**WHAT TO PRODUCE:**
Print every line of the listing exactly, please.

**GIVEN MATERIAL:**

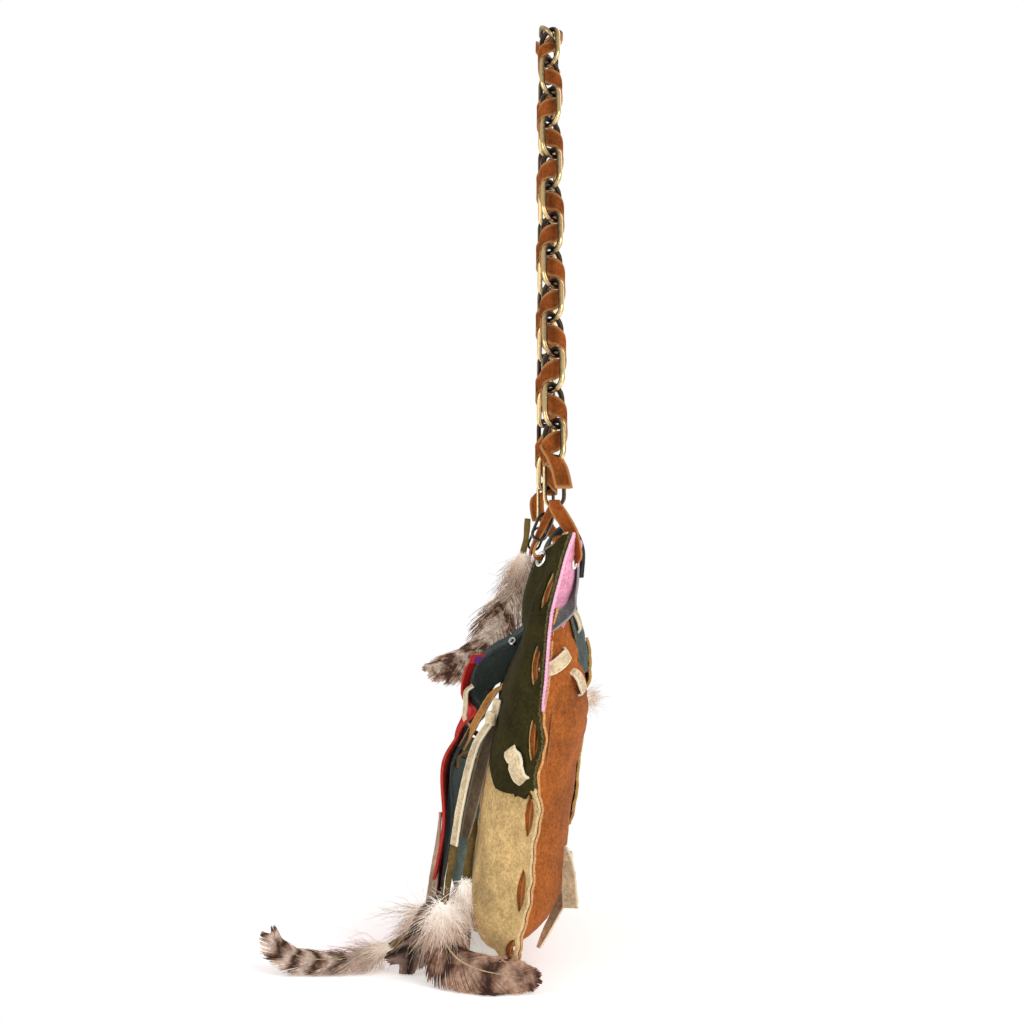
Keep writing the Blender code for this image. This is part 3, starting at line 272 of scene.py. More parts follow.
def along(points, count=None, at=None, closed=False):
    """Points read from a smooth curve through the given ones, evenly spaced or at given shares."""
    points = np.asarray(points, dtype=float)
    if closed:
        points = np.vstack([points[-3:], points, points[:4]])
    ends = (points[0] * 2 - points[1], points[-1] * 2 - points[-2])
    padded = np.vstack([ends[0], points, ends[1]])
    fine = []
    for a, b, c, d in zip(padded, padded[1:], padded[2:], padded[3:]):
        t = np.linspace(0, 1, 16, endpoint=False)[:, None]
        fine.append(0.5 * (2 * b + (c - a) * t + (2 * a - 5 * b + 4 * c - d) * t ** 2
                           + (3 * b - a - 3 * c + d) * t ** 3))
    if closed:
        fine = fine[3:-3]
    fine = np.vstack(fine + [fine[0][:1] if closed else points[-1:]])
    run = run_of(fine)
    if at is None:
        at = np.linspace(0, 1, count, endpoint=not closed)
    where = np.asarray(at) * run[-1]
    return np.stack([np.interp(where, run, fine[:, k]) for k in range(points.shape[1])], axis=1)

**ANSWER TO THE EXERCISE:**
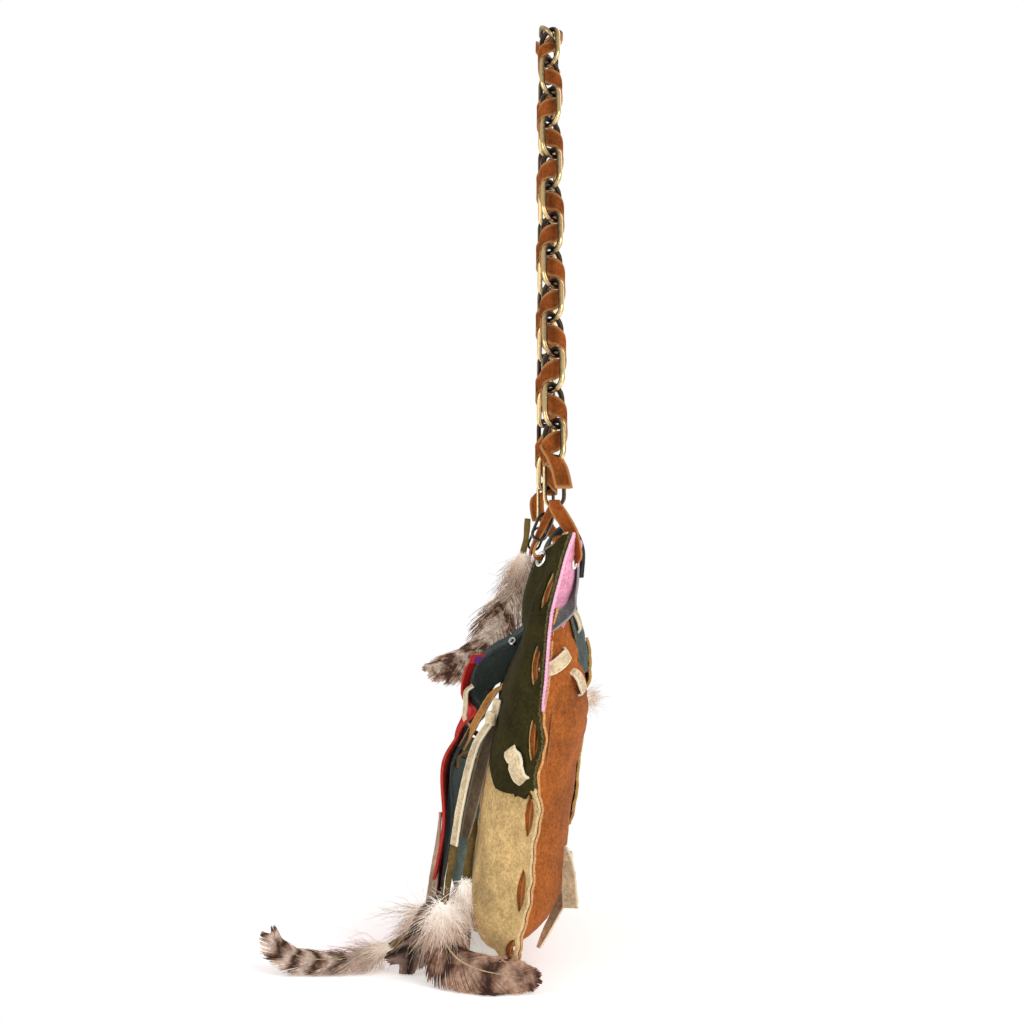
Keep writing the Blender code for this image. This is part 3, starting at line 272 of scene.py. More parts follow.
def along(points, count=None, at=None, closed=False):
    """Points read from a smooth curve through the given ones, evenly spaced or at given shares."""
    points = np.asarray(points, dtype=float)
    if closed:
        points = np.vstack([points[-3:], points, points[:4]])
    ends = (points[0] * 2 - points[1], points[-1] * 2 - points[-2])
    padded = np.vstack([ends[0], points, ends[1]])
    fine = []
    for a, b, c, d in zip(padded, padded[1:], padded[2:], padded[3:]):
        t = np.linspace(0, 1, 16, endpoint=False)[:, None]
        fine.append(0.5 * (2 * b + (c - a) * t + (2 * a - 5 * b + 4 * c - d) * t ** 2
                           + (3 * b - a - 3 * c + d) * t ** 3))
    if closed:
        fine = fine[3:-3]
    fine = np.vstack(fine + [fine[0][:1] if closed else points[-1:]])
    run = run_of(fine)
    if at is None:
        at = np.linspace(0, 1, count, endpoint=not closed)
    where = np.asarray(at) * run[-1]
    return np.stack([np.interp(where, run, fine[:, k]) for k in range(points.shape[1])], axis=1)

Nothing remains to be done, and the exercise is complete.